OSINT, or Open-Source Intelligence, is a discipline within the broader field of intelligence collection and analysis. It has been conducted since there have been publicly available media to analyze and report upon. The United States government has formally had OSINT as a part of their intelligence collection plan since 1941 when they opened the Foreign Broadcast Information Service to monitor radio broadcasts worldwide. OSINT is nothing new. What has changed in recent years is how much publicly available data a single collector or small team can acquire in a short period of time.
OSINT became a more prominent intelligence methodology with the rise of broadcast media. With the advent of a highly connected, digital society, many analysts now feel OSINT is a preeminent intelligence source. Who needs a spy satellite when you have the “trillion eyes of the internet” and can buy imagery from Maxar?
There is some argument around the definition and limits of OSINT. Here at 443ID, we take an expansive view of OSINT. Our preferred definition is: Open-Source Intelligence (OSINT) refers to any actionable information that can be legally gathered at reasonable cost from publicly accessible sources.
We crafted our definition to clearly illuminate the value proposition for business. We intend to bring the best practices of the Intelligence Community’s OSINT practitioners to the risk assessment and mitigation business.
Open-Source Intelligence (OSINT) refers to any actionable information that can be legally gathered at reasonable cost from publicly accessible sources.
With that in mind let’s break that definition down a bit. When an operational definition is well crafted, there is often utility in decomposing its meaning phrase by phrase.
The first phrase that jumps out in our definition of OSINT is “actionable information.” Information that is not actionable is, by its very nature, not intelligence. A piece of knowledge in an irrelevant context or without supporting corroboration is useless. 443ID carefully curates the best signals from the OSINT world to ensure they allow you to take real action regarding risks your company faces.
“Legally gathered” is another important portion of the OSINT definition. The internet is expansive and the types of data, how they are stored, and the security employed around them vary wildly. We ensure that all data we ingest is legally acquired and compliant with the regulations of the countries our clients operate within. Our signal profiles operate with data gathered in open, transparent manners.
Cost is a factor with any tool. Even at the level of a nation state, intelligence can be expensive. OSINT should not be. “Reasonable cost” is a factor that some OSINT companies forget about. If you are paying massive amounts of money to access data from the internet, your OSINT provider may be engaged in something much closer to bribery than true Open-Source collection. At 443ID, we strive to obtain excellent quality data at little to no cost to keep our product affordable and accessible to small businesses and the Fortune 500 alike.

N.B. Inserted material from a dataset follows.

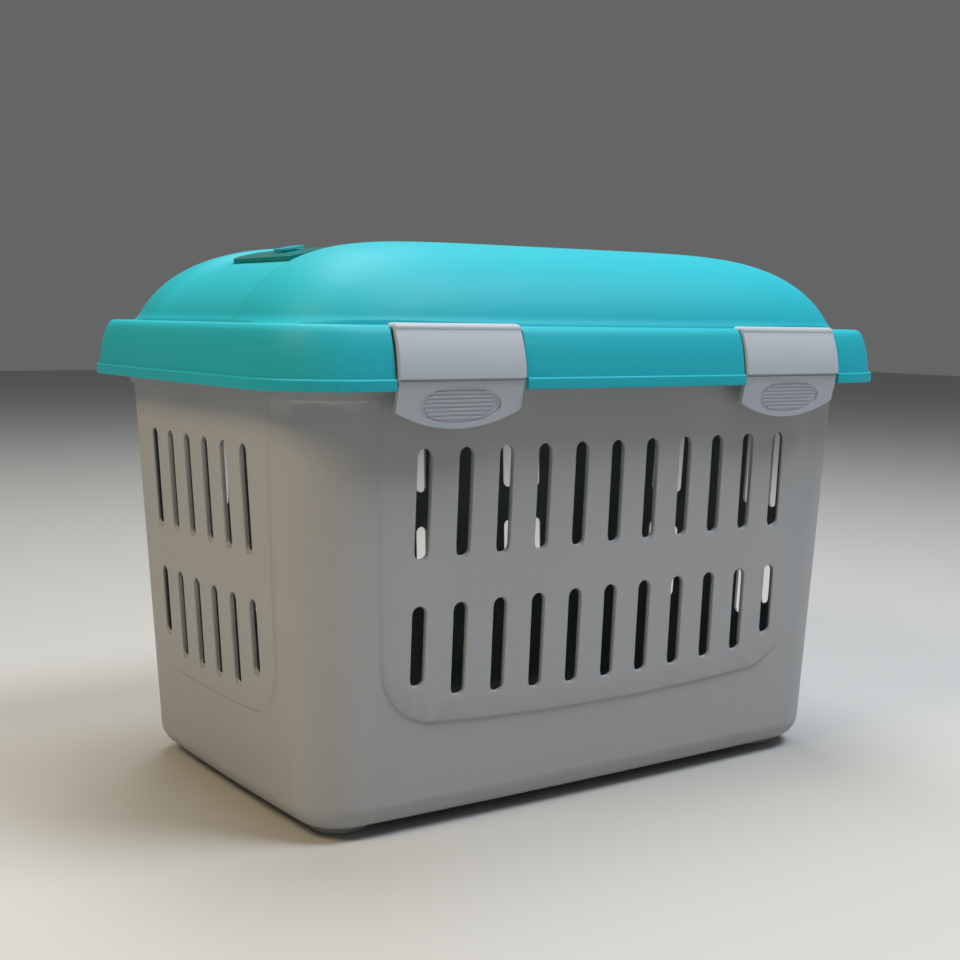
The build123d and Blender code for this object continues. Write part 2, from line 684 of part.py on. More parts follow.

Publicly Accessible Sources
“Publicly accessible sources” is the final piece of our definition. This does not mean anyone in the public could do this work. As an example, just because 95% of all Twitter posts are on public-facing, non-private accounts does not mean any member of the public could reasonably analyze millions of tweets per day for trends. A trained OSINT professional or data scientist can. Publicly available, in our context means that the data is there and the team has the means to effectively capture and contextualize it.
At Verosint, we believe the addition of modern tailorable risk profiles based on OSINT will revolutionize the identity assessment and risk mitigation industry. Risk will always be there, but with enough OSINT you can rest easy that your business will not be the one successfully targeted by those online seeking to deceive you about who they are.